[Object modeling scripts]
____________

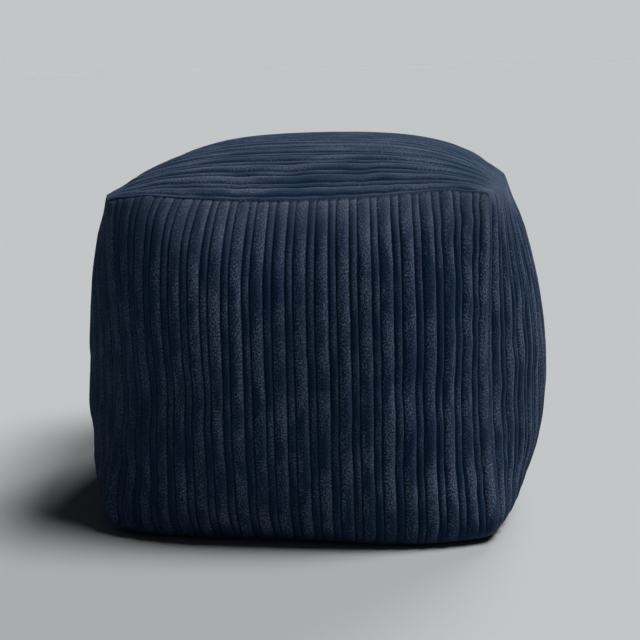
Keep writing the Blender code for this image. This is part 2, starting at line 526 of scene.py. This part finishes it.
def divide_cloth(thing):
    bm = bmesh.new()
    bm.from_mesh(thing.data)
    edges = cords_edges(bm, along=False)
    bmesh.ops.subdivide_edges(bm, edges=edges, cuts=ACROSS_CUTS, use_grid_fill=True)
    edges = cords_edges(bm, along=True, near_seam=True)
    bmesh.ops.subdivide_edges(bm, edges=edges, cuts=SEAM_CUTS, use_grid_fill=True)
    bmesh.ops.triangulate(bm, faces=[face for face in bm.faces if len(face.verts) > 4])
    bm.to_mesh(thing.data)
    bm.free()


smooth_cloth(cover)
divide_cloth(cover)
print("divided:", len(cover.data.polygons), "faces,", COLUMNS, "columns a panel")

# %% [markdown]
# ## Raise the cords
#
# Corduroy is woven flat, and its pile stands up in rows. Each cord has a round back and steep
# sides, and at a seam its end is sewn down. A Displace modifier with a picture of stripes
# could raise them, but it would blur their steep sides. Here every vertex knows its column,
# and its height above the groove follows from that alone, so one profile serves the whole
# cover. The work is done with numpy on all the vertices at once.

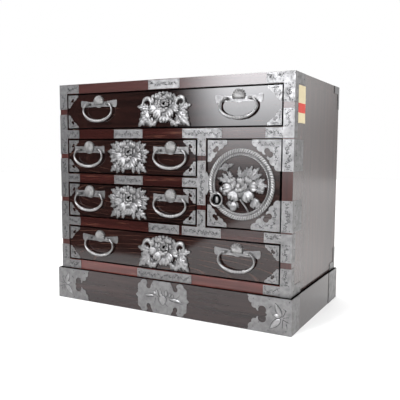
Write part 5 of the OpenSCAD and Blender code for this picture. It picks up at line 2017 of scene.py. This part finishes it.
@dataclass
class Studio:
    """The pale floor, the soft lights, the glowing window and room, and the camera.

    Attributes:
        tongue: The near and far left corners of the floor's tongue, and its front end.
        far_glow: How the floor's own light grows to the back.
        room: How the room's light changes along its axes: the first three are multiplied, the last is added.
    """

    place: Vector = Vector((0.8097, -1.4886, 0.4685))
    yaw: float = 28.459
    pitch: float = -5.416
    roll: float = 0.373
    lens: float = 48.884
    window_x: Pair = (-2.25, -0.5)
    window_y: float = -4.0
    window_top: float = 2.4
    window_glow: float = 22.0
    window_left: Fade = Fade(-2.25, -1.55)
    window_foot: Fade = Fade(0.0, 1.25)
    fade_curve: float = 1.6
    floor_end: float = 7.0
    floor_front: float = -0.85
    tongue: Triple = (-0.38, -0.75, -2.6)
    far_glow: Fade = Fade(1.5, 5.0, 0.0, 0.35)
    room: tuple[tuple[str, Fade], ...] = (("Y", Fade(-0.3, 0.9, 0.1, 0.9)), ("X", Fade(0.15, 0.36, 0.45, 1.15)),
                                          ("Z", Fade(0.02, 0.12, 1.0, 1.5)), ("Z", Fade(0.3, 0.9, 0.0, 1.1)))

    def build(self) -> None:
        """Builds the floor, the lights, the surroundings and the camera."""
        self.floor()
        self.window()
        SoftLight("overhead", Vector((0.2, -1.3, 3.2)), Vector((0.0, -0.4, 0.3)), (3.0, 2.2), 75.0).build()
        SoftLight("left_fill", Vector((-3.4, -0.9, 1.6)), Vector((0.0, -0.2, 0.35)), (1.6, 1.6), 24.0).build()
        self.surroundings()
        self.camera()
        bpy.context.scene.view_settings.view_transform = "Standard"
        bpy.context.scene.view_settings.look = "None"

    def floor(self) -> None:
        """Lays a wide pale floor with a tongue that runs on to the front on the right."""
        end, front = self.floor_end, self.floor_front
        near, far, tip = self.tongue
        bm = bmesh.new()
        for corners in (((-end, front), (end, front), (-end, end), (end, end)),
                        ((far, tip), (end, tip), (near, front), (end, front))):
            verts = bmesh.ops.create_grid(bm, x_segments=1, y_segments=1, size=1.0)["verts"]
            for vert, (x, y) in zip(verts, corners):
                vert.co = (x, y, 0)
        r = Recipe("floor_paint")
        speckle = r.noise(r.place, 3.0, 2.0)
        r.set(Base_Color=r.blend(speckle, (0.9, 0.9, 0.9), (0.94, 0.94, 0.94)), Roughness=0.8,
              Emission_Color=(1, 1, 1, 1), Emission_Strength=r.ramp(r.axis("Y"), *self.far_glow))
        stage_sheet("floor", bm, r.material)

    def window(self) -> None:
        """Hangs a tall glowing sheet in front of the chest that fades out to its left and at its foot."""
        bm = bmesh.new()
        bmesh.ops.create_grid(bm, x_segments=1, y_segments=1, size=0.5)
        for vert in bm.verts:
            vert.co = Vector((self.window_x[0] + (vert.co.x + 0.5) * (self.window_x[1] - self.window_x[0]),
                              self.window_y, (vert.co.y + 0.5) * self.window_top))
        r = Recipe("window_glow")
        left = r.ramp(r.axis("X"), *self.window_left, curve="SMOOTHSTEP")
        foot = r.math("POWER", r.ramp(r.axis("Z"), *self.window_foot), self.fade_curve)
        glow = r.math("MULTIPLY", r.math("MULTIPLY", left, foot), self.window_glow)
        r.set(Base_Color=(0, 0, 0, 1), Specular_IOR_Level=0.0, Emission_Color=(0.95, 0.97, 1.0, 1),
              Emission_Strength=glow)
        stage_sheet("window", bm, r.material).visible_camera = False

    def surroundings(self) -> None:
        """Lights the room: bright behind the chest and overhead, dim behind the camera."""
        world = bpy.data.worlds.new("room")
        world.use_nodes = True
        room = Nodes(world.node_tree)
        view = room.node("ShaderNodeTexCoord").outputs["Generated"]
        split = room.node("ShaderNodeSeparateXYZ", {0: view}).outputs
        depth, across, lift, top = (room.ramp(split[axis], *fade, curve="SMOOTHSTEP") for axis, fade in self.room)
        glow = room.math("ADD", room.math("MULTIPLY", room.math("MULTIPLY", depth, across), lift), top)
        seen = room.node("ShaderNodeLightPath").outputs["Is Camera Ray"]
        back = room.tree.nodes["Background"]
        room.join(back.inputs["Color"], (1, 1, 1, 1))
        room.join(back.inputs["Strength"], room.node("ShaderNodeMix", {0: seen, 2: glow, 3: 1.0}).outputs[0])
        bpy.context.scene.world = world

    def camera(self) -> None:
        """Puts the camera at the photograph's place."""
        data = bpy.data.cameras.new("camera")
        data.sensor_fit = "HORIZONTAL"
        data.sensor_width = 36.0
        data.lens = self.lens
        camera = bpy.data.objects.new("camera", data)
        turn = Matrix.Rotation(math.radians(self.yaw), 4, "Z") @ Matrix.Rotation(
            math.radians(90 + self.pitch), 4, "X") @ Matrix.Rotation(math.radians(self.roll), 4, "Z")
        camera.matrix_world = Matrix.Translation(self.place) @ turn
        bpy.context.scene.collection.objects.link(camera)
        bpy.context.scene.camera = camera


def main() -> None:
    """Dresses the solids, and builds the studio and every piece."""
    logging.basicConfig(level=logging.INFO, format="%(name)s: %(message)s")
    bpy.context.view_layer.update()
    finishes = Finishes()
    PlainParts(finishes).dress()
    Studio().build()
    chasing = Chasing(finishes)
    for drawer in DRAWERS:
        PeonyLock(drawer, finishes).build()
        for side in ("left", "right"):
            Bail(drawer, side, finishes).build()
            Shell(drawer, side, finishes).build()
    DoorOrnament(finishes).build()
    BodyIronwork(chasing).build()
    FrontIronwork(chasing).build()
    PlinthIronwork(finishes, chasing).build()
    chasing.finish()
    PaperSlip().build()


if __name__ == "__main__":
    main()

____________

TASK BRIEF → Output the listing above word for word.

RESULT →
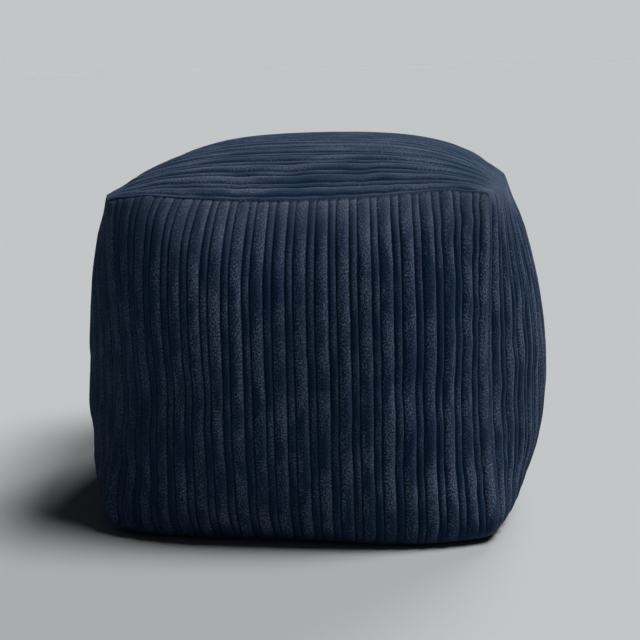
Keep writing the Blender code for this image. This is part 2, starting at line 526 of scene.py. This part finishes it.
def divide_cloth(thing):
    bm = bmesh.new()
    bm.from_mesh(thing.data)
    edges = cords_edges(bm, along=False)
    bmesh.ops.subdivide_edges(bm, edges=edges, cuts=ACROSS_CUTS, use_grid_fill=True)
    edges = cords_edges(bm, along=True, near_seam=True)
    bmesh.ops.subdivide_edges(bm, edges=edges, cuts=SEAM_CUTS, use_grid_fill=True)
    bmesh.ops.triangulate(bm, faces=[face for face in bm.faces if len(face.verts) > 4])
    bm.to_mesh(thing.data)
    bm.free()


smooth_cloth(cover)
divide_cloth(cover)
print("divided:", len(cover.data.polygons), "faces,", COLUMNS, "columns a panel")

# %% [markdown]
# ## Raise the cords
#
# Corduroy is woven flat, and its pile stands up in rows. Each cord has a round back and steep
# sides, and at a seam its end is sewn down. A Displace modifier with a picture of stripes
# could raise them, but it would blur their steep sides. Here every vertex knows its column,
# and its height above the groove follows from that alone, so one profile serves the whole
# cover. The work is done with numpy on all the vertices at once.

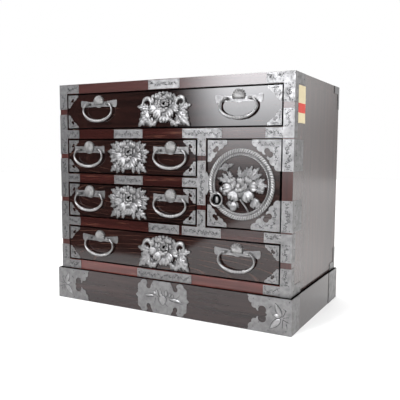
Write part 5 of the OpenSCAD and Blender code for this picture. It picks up at line 2017 of scene.py. This part finishes it.
@dataclass
class Studio:
    """The pale floor, the soft lights, the glowing window and room, and the camera.

    Attributes:
        tongue: The near and far left corners of the floor's tongue, and its front end.
        far_glow: How the floor's own light grows to the back.
        room: How the room's light changes along its axes: the first three are multiplied, the last is added.
    """

    place: Vector = Vector((0.8097, -1.4886, 0.4685))
    yaw: float = 28.459
    pitch: float = -5.416
    roll: float = 0.373
    lens: float = 48.884
    window_x: Pair = (-2.25, -0.5)
    window_y: float = -4.0
    window_top: float = 2.4
    window_glow: float = 22.0
    window_left: Fade = Fade(-2.25, -1.55)
    window_foot: Fade = Fade(0.0, 1.25)
    fade_curve: float = 1.6
    floor_end: float = 7.0
    floor_front: float = -0.85
    tongue: Triple = (-0.38, -0.75, -2.6)
    far_glow: Fade = Fade(1.5, 5.0, 0.0, 0.35)
    room: tuple[tuple[str, Fade], ...] = (("Y", Fade(-0.3, 0.9, 0.1, 0.9)), ("X", Fade(0.15, 0.36, 0.45, 1.15)),
                                          ("Z", Fade(0.02, 0.12, 1.0, 1.5)), ("Z", Fade(0.3, 0.9, 0.0, 1.1)))

    def build(self) -> None:
        """Builds the floor, the lights, the surroundings and the camera."""
        self.floor()
        self.window()
        SoftLight("overhead", Vector((0.2, -1.3, 3.2)), Vector((0.0, -0.4, 0.3)), (3.0, 2.2), 75.0).build()
        SoftLight("left_fill", Vector((-3.4, -0.9, 1.6)), Vector((0.0, -0.2, 0.35)), (1.6, 1.6), 24.0).build()
        self.surroundings()
        self.camera()
        bpy.context.scene.view_settings.view_transform = "Standard"
        bpy.context.scene.view_settings.look = "None"

    def floor(self) -> None:
        """Lays a wide pale floor with a tongue that runs on to the front on the right."""
        end, front = self.floor_end, self.floor_front
        near, far, tip = self.tongue
        bm = bmesh.new()
        for corners in (((-end, front), (end, front), (-end, end), (end, end)),
                        ((far, tip), (end, tip), (near, front), (end, front))):
            verts = bmesh.ops.create_grid(bm, x_segments=1, y_segments=1, size=1.0)["verts"]
            for vert, (x, y) in zip(verts, corners):
                vert.co = (x, y, 0)
        r = Recipe("floor_paint")
        speckle = r.noise(r.place, 3.0, 2.0)
        r.set(Base_Color=r.blend(speckle, (0.9, 0.9, 0.9), (0.94, 0.94, 0.94)), Roughness=0.8,
              Emission_Color=(1, 1, 1, 1), Emission_Strength=r.ramp(r.axis("Y"), *self.far_glow))
        stage_sheet("floor", bm, r.material)

    def window(self) -> None:
        """Hangs a tall glowing sheet in front of the chest that fades out to its left and at its foot."""
        bm = bmesh.new()
        bmesh.ops.create_grid(bm, x_segments=1, y_segments=1, size=0.5)
        for vert in bm.verts:
            vert.co = Vector((self.window_x[0] + (vert.co.x + 0.5) * (self.window_x[1] - self.window_x[0]),
                              self.window_y, (vert.co.y + 0.5) * self.window_top))
        r = Recipe("window_glow")
        left = r.ramp(r.axis("X"), *self.window_left, curve="SMOOTHSTEP")
        foot = r.math("POWER", r.ramp(r.axis("Z"), *self.window_foot), self.fade_curve)
        glow = r.math("MULTIPLY", r.math("MULTIPLY", left, foot), self.window_glow)
        r.set(Base_Color=(0, 0, 0, 1), Specular_IOR_Level=0.0, Emission_Color=(0.95, 0.97, 1.0, 1),
              Emission_Strength=glow)
        stage_sheet("window", bm, r.material).visible_camera = False

    def surroundings(self) -> None:
        """Lights the room: bright behind the chest and overhead, dim behind the camera."""
        world = bpy.data.worlds.new("room")
        world.use_nodes = True
        room = Nodes(world.node_tree)
        view = room.node("ShaderNodeTexCoord").outputs["Generated"]
        split = room.node("ShaderNodeSeparateXYZ", {0: view}).outputs
        depth, across, lift, top = (room.ramp(split[axis], *fade, curve="SMOOTHSTEP") for axis, fade in self.room)
        glow = room.math("ADD", room.math("MULTIPLY", room.math("MULTIPLY", depth, across), lift), top)
        seen = room.node("ShaderNodeLightPath").outputs["Is Camera Ray"]
        back = room.tree.nodes["Background"]
        room.join(back.inputs["Color"], (1, 1, 1, 1))
        room.join(back.inputs["Strength"], room.node("ShaderNodeMix", {0: seen, 2: glow, 3: 1.0}).outputs[0])
        bpy.context.scene.world = world

    def camera(self) -> None:
        """Puts the camera at the photograph's place."""
        data = bpy.data.cameras.new("camera")
        data.sensor_fit = "HORIZONTAL"
        data.sensor_width = 36.0
        data.lens = self.lens
        camera = bpy.data.objects.new("camera", data)
        turn = Matrix.Rotation(math.radians(self.yaw), 4, "Z") @ Matrix.Rotation(
            math.radians(90 + self.pitch), 4, "X") @ Matrix.Rotation(math.radians(self.roll), 4, "Z")
        camera.matrix_world = Matrix.Translation(self.place) @ turn
        bpy.context.scene.collection.objects.link(camera)
        bpy.context.scene.camera = camera


def main() -> None:
    """Dresses the solids, and builds the studio and every piece."""
    logging.basicConfig(level=logging.INFO, format="%(name)s: %(message)s")
    bpy.context.view_layer.update()
    finishes = Finishes()
    PlainParts(finishes).dress()
    Studio().build()
    chasing = Chasing(finishes)
    for drawer in DRAWERS:
        PeonyLock(drawer, finishes).build()
        for side in ("left", "right"):
            Bail(drawer, side, finishes).build()
            Shell(drawer, side, finishes).build()
    DoorOrnament(finishes).build()
    BodyIronwork(chasing).build()
    FrontIronwork(chasing).build()
    PlinthIronwork(finishes, chasing).build()
    chasing.finish()
    PaperSlip().build()


if __name__ == "__main__":
    main()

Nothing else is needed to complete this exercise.